Profile: Peter Swerdlow, kosher butcher
(photo by Joeff Davis)
A native of South Africa, Peter Swerdlow moved to Atlanta 11 years ago to work as a software consultant. When the dot-com bust left him unemployed, he found a way to make ends meet: make friends meat.
What started as sausage-making in his kitchen is now Griller's Pride, a full-service kosher butchery in Doraville with customers all over the country.
Thanksgiving is his third-busiest time of year, following Passover and Rosh Hashanah.
Swerdlow says he's sold about 500 turkeys in the two weeks leading up to Thanksgiving. "That's a lot of turkeys, believe me."
Kosher turkeys are slaughtered by slitting their throats, then draining the blood.
Lesions, broken bones or even strange preslaughter behavior is enough to disqualify a bird from kosher status.
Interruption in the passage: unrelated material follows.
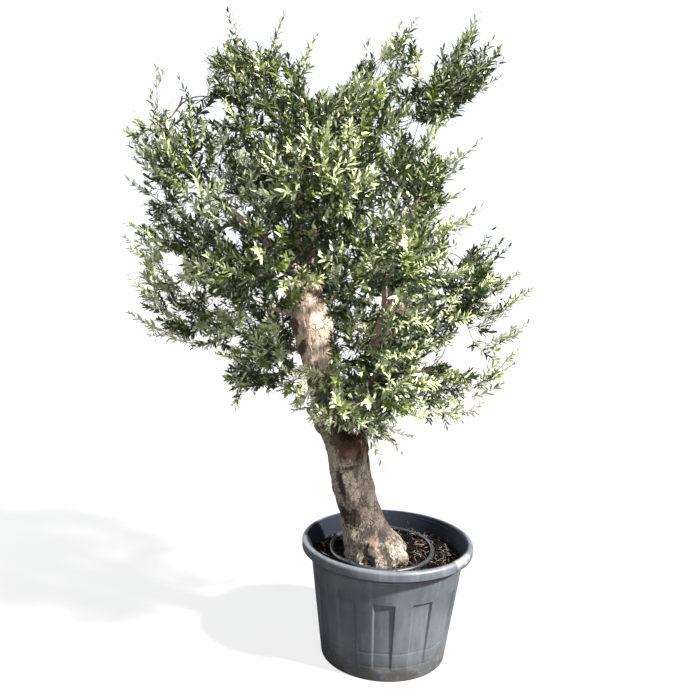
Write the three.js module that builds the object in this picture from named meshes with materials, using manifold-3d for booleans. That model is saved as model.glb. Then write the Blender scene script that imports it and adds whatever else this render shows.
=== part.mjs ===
// Olive tree in a round grower's pot. Millimetres, +Z up.
// The origin is the centre of the pot's flat underside, +X is the side that the trunk leans away from,
// and the tree is meant to be looked at from -Y.
import * as THREE from "three";
import { mergeVertices } from "three/addons/utils/BufferGeometryUtils.js";
import Module from "manifold-3d";

const wasm = await Module();
wasm.setup();

const clearance = 0.3; // gap kept between pieces that rest on each other
const skin = 0.5; // how far a piece is grown before it is cut out of its neighbour

// Pot: straight tapering wall, a hooked rim, two grooves near the foot and a ring of flat staves.
const potHeight = 446;
const rimRadius = 320; // outside of the rim's skirt
const rimLip = 296; // inside of the rim at its top
const rimRound = 12; // height over which the rim's top is rounded
const rimGap = 1; // draft of the rim's upright faces
const skirtHeight = 34;
const skirtWall = 4.5;
const collarRadius = 288; // wall just under the skirt
const footRadius = 234;
const footEdge = 4; // small chamfer round the underside
const potWall = 7;
const potFloor = 6;
const grooveHeights = [58, 112];
const grooveDepth = 2;
const grooveHalf = 4;
const staveCount = 12;
const staveFoot = 43; // the staves' recesses run from here, below both grooves,
const staveHead = 305; // to here, under the plain collar
const staveDepth = 4;
const staveSlope = 7; // height of a recess's sloping end
const recessHalfAngle = 8.1; // degrees, half of a recess
const stepAngle = 1.2; // degrees, the sloping side of a stave
const staveTurn = -93.4; // degrees, where the middle of one recess points

// Soil and the drip ring that lies on it.
const soilLevel = 380;
const ringTube = 8;
const ringSides = 5;
const ringRadius = 192;
const ringCentre = [-18, 44];
const ringOval = 1.14; // the ring is a little longer from front to back

// Trunk: from its flat cut on the soil to the fork at its neck.
const trunkFoot = [-40, -20];
const trunkNeck = [-175, -20, 862];
const trunkKnee = [-148, -20, 620]; // control point of the lean
const trunkRadius = 71;
const flareRadius = 54; // added at the soil
const flareFade = 95; // height over which the flare dies away
const neckSpread = 30; // added sideways where the trunk forks
const rootLobes = 5;
const lobeDepth = 0.14; // share of the flare that rises and falls with the lobes
const lobeTurn = 0.6; // radians
const trunkSides = 16;
const trunkRows = 11;
const crestFrom = 0.9; // share of the trunk's length from which its top is rounded in
const crestTo = 1.08;
const spreadFrom = 0.78; // share of its length from which the neck spreads

// Crown: masses of leaves stand round this upright axis. at is a mass's bearing (degrees from +X, 90 is
// the back), height and reach, and rise is the slope of its long axis, in degrees. half is its half size
// outwards, sideways and the third way, and tip draws its outer end out to the furthest shoots.
const crownAxis = [-260, 0];
const crown = {
  TopMiddle: { at: [0, 1975, 60], rise: 80, half: [225, 150, 150], tip: 0.25 },
  TopLeft: { at: [172, 2020, 290], rise: 75, half: [200, 140, 165], tip: 0.3 },
  TopRight: { at: [2, 2055, 370], rise: 56, half: [195, 140, 135], tip: 0.62 },
  TopCrest: { at: [20, 2155, 288], rise: 75, half: [136, 95, 90], tip: 0.45 },
  TopFront: { at: [262, 1930, 262], rise: 60, half: [175, 185, 125], tip: 0.2 },
  TopBack: { at: [96, 1890, 290], rise: 50, half: [175, 175, 135], tip: 0.2 },
  HighLeft: { at: [184, 1775, 500], rise: 58, half: [180, 90, 160], tip: 0.1 },
  FarLeft: { at: [178, 1915, 632], rise: 78, half: [130, 50, 75], tip: 0.7 },
  TallLeft: { at: [177, 1995, 525], rise: 82, half: [150, 50, 75], tip: 0.35 },
  HighFront: { at: [268, 1700, 400], rise: 35, half: [160, 175, 140], tip: 0.1 },
  HighRight: { at: [347, 1778, 342], rise: 35, half: [155, 145, 160], tip: 0.2 },
  HighBackLeft: { at: [132, 1750, 440], rise: 35, half: [165, 140, 125], tip: 0.15 },
  HighBackRight: { at: [48, 1770, 450], rise: 35, half: [160, 145, 125], tip: 0.2 },
  Heart: { at: [150, 1800, 120], rise: 80, half: [170, 150, 140], tip: 0 },
  MidLeft: { at: [184, 1495, 495], rise: 8, half: [180, 85, 145], tip: 0.12 },
  MidFrontLeft: { at: [240, 1500, 420], rise: 15, half: [150, 165, 175], tip: 0.1 },
  MidFrontRight: { at: [300, 1470, 430], rise: 15, half: [150, 180, 185], tip: 0.1 },
  MidRight: { at: [358, 1390, 530], rise: 12, half: [165, 155, 200], tip: 0.2 },
  MidBackRight: { at: [62, 1450, 470], rise: 15, half: [150, 175, 165], tip: 0.1 },
  MidBack: { at: [100, 1500, 430], rise: 25, half: [140, 120, 140], tip: 0.1 },
  MidBackLeft: { at: [138, 1440, 470], rise: 15, half: [160, 150, 150], tip: 0.15 },
  LowLeft: { at: [183, 1280, 430], rise: 2, half: [205, 95, 125], tip: 0.2 },
  LowFrontLeft: { at: [210, 1070, 230], rise: -20, half: [138, 95, 105], tip: 0.15 },
  LowFrontRight: { at: [308, 1090, 370], rise: 0, half: [140, 165, 150], tip: 0.1 },
  LowRight: { at: [354, 1090, 500], rise: 8, half: [180, 130, 140], tip: 0.12 },
  LowBackRight: { at: [55, 1160, 370], rise: 5, half: [160, 160, 115], tip: 0.15 },
  LowBackLeft: { at: [128, 1150, 350], rise: 0, half: [165, 145, 110], tip: 0.15 },
  Sprig: { at: [333, 870, 275], rise: -70, half: [90, 40, 38], tip: 0.3 },
};
const massDetail = 2; // subdivision of a mass
const smallMass = 140; // a mass with a half length up to this is subdivided once less
const massUneven = 0.21; // depth of a mass's hollows and swellings
const massRipples = 5;
const tipSharpness = 8; // power that narrows the drawn-out tip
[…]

Swerdlow gets most of his poultry from Canada. "Canadians far and away have the cleanest and most featherless poultry you can get."
Swerdlow's turkeys are kosher when they arrive at his plant, but he also has kosher and USDA inspectors on-site to be sure.
His grandfather was a butcher and his father built slaughterhouses.
Despite his pedigree, Swerdlow says he never expected to get into butchery. "That was the furthest thing from my mind."
On running a delivery-based business: "Atlanta is so dispersed that wherever we located a store would be out of the way of 70 percent of the market."
Swerdlow delivers meats by truck throughout metro Atlanta and to several cities in the Southeast. He has mail-order customers as far away as Switzerland.